If his ex is still calling, then she is still relevant, no matter how many times he’s asked her to stop calling. If they ended things with a conversation and have agreed to part ways and respect each other’s wishes, then that’s what they would do for one another. If it appears that they are not on good terms and she’s constantly calling your man, then take a closer look at your man. There’s a reason why she is calling, and don’t for one second allow your man to convince you that it’s because she’s “madly in love” with him. He’s either still sexually involved with her, is still in a relationship with her, or perhaps she suffers from having abandonment issues, and he walked out on her without giving her any closure.
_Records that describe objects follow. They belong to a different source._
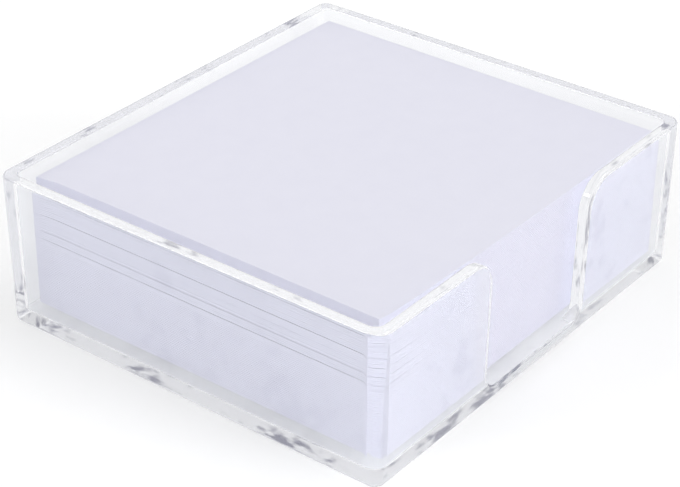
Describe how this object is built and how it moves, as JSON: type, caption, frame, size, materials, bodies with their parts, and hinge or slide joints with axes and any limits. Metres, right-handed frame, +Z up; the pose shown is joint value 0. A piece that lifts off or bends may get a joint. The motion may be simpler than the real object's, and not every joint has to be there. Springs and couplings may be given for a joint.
{
  "type": "memo sheet tray",
  "caption": "Clear open-topped box of moulded plastic that holds a stack of loose white memo sheets, with a finger gap in one long wall for taking them out.",
  "frame": {"origin": "middle of the base, on the surface that the tray stands on", "axes": "+X along the wall with the finger gap, -Y out through the gap, +Z up"},
  "size_m": [0.11, 0.0992, 0.0359],
  "materials": {
    "clear_plastic": "clear, water-white, polished",
    "sheet_paper": "plain white, uncoated, matte"
  },
  "bodies": {
    "tray": {"tray": "clear_plastic"},
    "top_sheet": {"top_sheet": "sheet_paper"},
    "packet_02": {"sheets_02": "sheet_paper"},
    "packet_03": {"sheets_03": "sheet_paper"},
    "packet_04": {"sheets_04": "sheet_paper"},
    "packet_05": {"sheets_05": "sheet_paper"},
    "packet_06": {"sheets_06": "sheet_paper"},
    "packet_07": {"sheets_07": "sheet_paper"},
    "packet_08": {"sheets_08": "sheet_paper"},
    "packet_09": {"sheets_09": "sheet_paper"},
    "packet_10": {"sheets_10": "sheet_paper"},
    "packet_11": {"sheets_11": "sheet_paper"},
    "packet_12": {"sheets_12": "sheet_paper"},
    "packet_13": {"sheets_13": "sheet_paper"},
    "packet_14": {"sheets_14": "sheet_paper"},
    "packet_15": {"sheets_15": "sheet_paper"},
    "packet_16": {"sheets_16": "sheet_paper"}
  },
  "joints": [
    {"name": "lift_top_sheet", "type": "slide", "parent": "packet_02", "child": "top_sheet", "axis": [0, 0, 1], "range_m": [0, 0.0048]},
    {"name": "lift_packet_02", "type": "slide", "parent": "packet_03", "child": "packet_02", "axis": [0, 0, 1], "range_m": [0, 0.0086]},
    {"name": "lift_packet_03", "type": "slide", "parent": "packet_04", "child": "packet_03", "axis": [0, 0, 1], "range_m": [0, 0.0092]},
    {"name": "lift_packet_04", "type": "slide", "parent": "packet_05", "child": "packet_04", "axis": [0, 0, 1], "range_m": [0, 0.0099]},
    {"name": "lift_packet_05", "type": "slide", "parent": "packet_06", "child": "packet_05", "axis": [0, 0, 1], "range_m": [0, 0.0111]},
    {"name": "lift_packet_06", "type": "slide", "parent": "packet_07", "child": "packet_06", "axis": [0, 0, 1], "range_m": [0, 0.0124]},
    {"name": "lift_packet_07", "type": "slide", "parent": "packet_08", "child": "packet_07", "axis": [0, 0, 1], "range_m": [0, 0.0134]},
    {"name": "lift_packet_08", "type": "slide", "parent": "packet_09", "child": "packet_08", "axis": [0, 0, 1], "range_m": [0, 0.0144]},
    {"name": "lift_packet_09", "type": "slide", "parent": "packet_10", "child": "packet_09", "axis": [0, 0, 1], "range_m": [0, 0.0154]},
    {"name": "lift_packet_10", "type": "slide", "parent": "packet_11", "child": "packet_10", "axis": [0, 0, 1], "range_m": [0, 0.0163]},
    {"name": "lift_packet_11", "type": "slide", "parent": "packet_12", "child": "packet_11", "axis": [0, 0, 1], "range_m": [0, 0.0173]},
    {"name": "lift_packet_12", "type": "slide", "parent": "packet_13", "child": "packet_12", "axis": [0, 0, 1], "range_m": [0, 0.0181]},
    {"name": "lift_packet_13", "type": "slide", "parent": "packet_14", "child": "packet_13", "axis": [0, 0, 1], "range_m": [0, 0.0191]},
    {"name": "lift_packet_14", "type": "slide", "parent": "packet_15", "child": "packet_14", "axis": [0, 0, 1], "range_m": [0, 0.0199]},
    {"name": "lift_packet_15", "type": "slide", "parent": "packet_16", "child": "packet_15", "axis": [0, 0, 1], "range_m": [0, 0.0224]},
    {"name": "lift_packet_16", "type": "slide", "parent": "tray", "child": "packet_16", "axis": [0, 0, 1], "range_m": [0, 0.0347]}
  ]
}
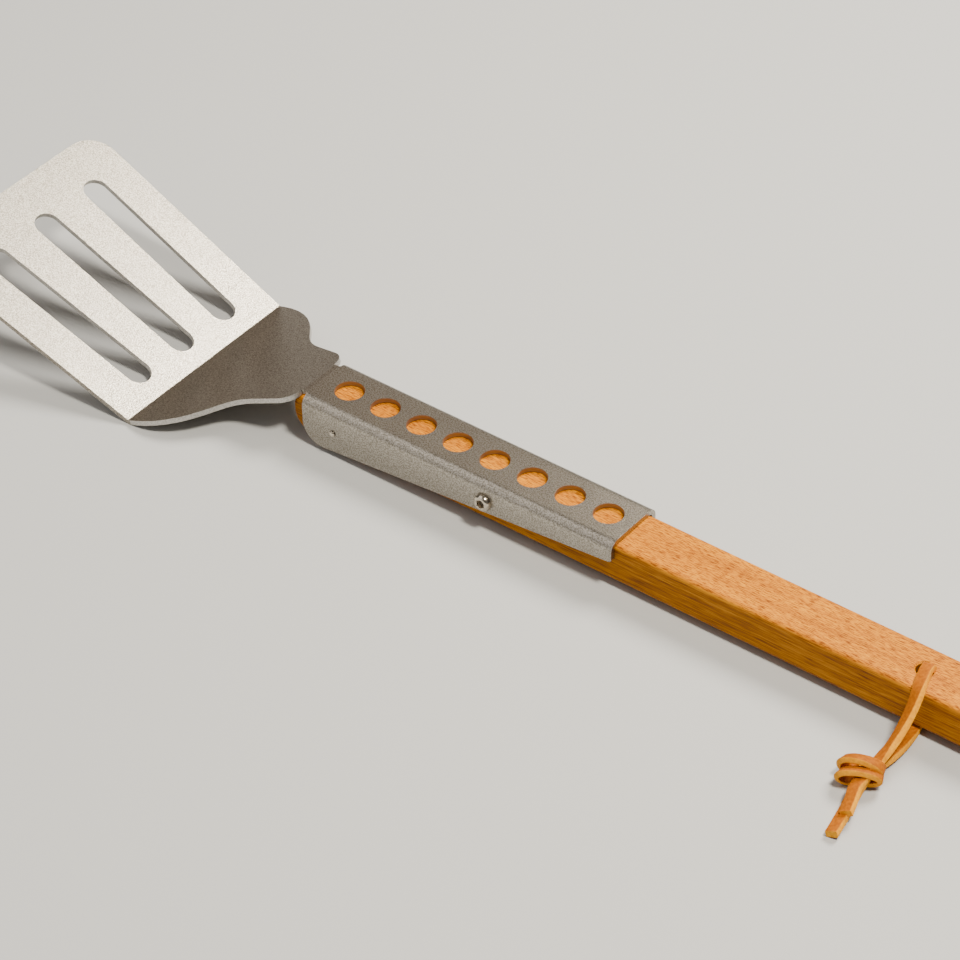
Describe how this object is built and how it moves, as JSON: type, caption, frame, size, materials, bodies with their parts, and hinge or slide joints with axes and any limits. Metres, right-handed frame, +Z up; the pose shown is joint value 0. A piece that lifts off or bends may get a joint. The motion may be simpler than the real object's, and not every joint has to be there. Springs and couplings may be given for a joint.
{
  "type": "grill spatula",
  "caption": "Slotted steel blade on a folded neck and perforated cover over a square wooden handle, with side screws, front pins and a knotted leather hanging thong.",
  "frame": {"origin": "middle of the box of the rigid pieces, on the surface that the spatula lies on", "axes": "+X along the handle from the blade to the hanging end, +Y to the right side, +Z up, out of the blade's food side"},
  "size_m": [0.4602, 0.121, 0.0419],
  "materials": {
    "stainless": "fine stonewashed satin, bright on the edges",
    "beech": "smooth oiled, open grain",
    "bright_steel": "polished",
    "leather": "tan lace with pale cut edges"
  },
  "bodies": {
    "root": {"spatula_head": "stainless", "wood_handle": "beech", "side_screw_left": "bright_steel", "side_screw_right": "bright_steel", "front_pin_left": "bright_steel", "front_pin_right": "bright_steel", "thong_upper_strand": "leather", "thong_lower_strand": "leather", "thong_knot": "leather", "thong_upper_tail": "leather", "thong_lower_tail": "leather"}
  },
  "joints": []
}
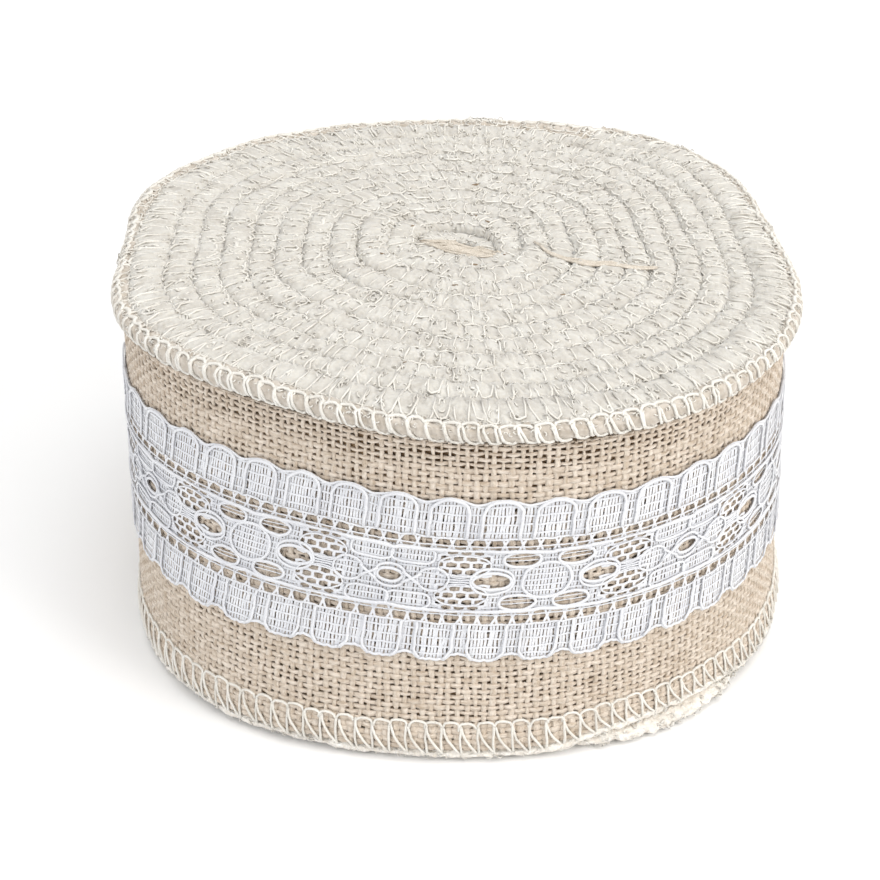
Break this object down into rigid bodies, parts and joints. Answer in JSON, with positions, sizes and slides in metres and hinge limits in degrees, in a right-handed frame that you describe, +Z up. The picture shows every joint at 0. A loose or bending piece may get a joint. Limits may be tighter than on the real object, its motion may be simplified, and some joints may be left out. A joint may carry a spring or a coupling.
{
  "type": "roll of burlap lace ribbon",
  "caption": "Coreless roll of natural burlap ribbon with overlocked edges and a white lace trim sewn along its middle, standing on its end.",
  "frame": {"origin": "centre of the flat lower end that the roll stands on", "axes": "+Z up through the roll, from the lower end to the wound upper end; -Y towards the front, +Y towards the back, where the ribbon's free end lies"},
  "size_m": [0.1109, 0.1172, 0.06],
  "materials": {
    "burlap": "natural undyed jute burlap, plain weave, matte and slightly hairy",
    "lace": "white synthetic lace, matte with a faint sheen on its outline cords",
    "thread": "off-white spun sewing thread, soft and matte"
  },
  "bodies": {
    "root": {"burlap_roll": "burlap", "lace_trim": "lace"}
  },
  "joints": []
}
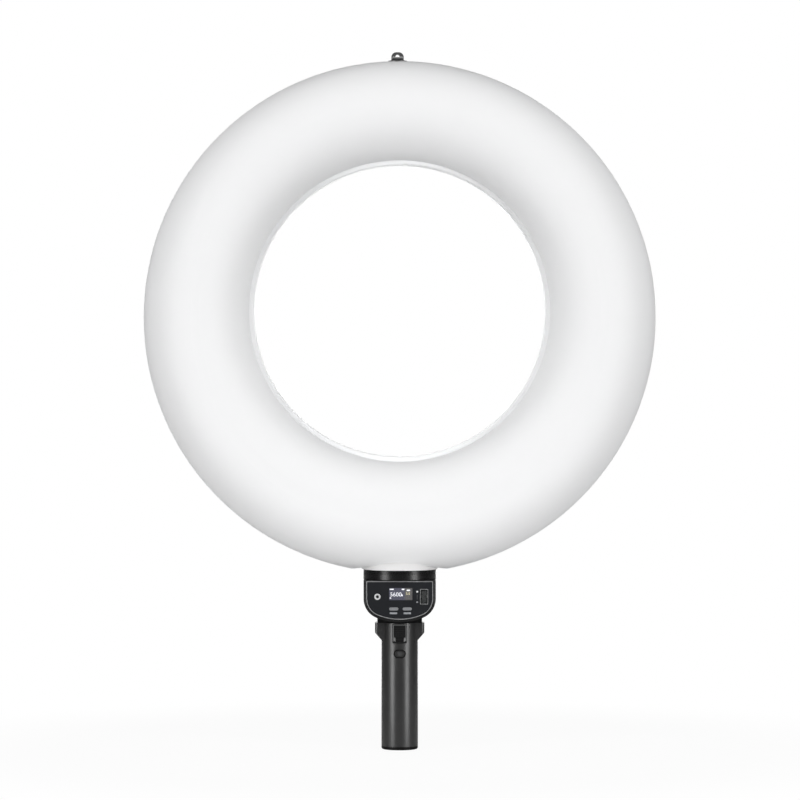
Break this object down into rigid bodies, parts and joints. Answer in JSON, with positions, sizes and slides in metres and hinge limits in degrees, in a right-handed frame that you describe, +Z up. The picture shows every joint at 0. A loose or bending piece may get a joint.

In any event, take your eyes off of her for a moment, and fix your eyes closely on “him”. The treatment that he’s giving his ex right now, could one day be you.
After a break-up there should be a healing period, where you reflect on your life, your well-being, and your future. This healing process shouldn’t be interrupted by a new relationship. So if you find yourself meeting a man during his healing process, you will be his “interruption”. You’ll be taking him off the path he needs to be on to start loving himself again, and making himself emotionally available to love someone else. Much better for you to acknowledge his position, step back and be a friend to him, get to know him while he’s in this vulnerable state, and learn as much as you can about him while he builds himself back up from this past relationship.
His issues with his ex are his issues. If you sense that your man still has ties with his ex, remove yourself from his life while the two of them sort them out. While he’s sorting out his life, you should be sorting out yours, not waiting for him to come back around. He may find that his heart belongs with his ex, and if that’s the case, wish him the best. There are millions of men in the world and you only need “one”. The one you give your time to should be a man who gives you hope, not doubt! This is why he’s called “The One”… out of all the other possible men you could choose from, he is the one you felt added the most value to your life. Instead of settling for less, wait for more!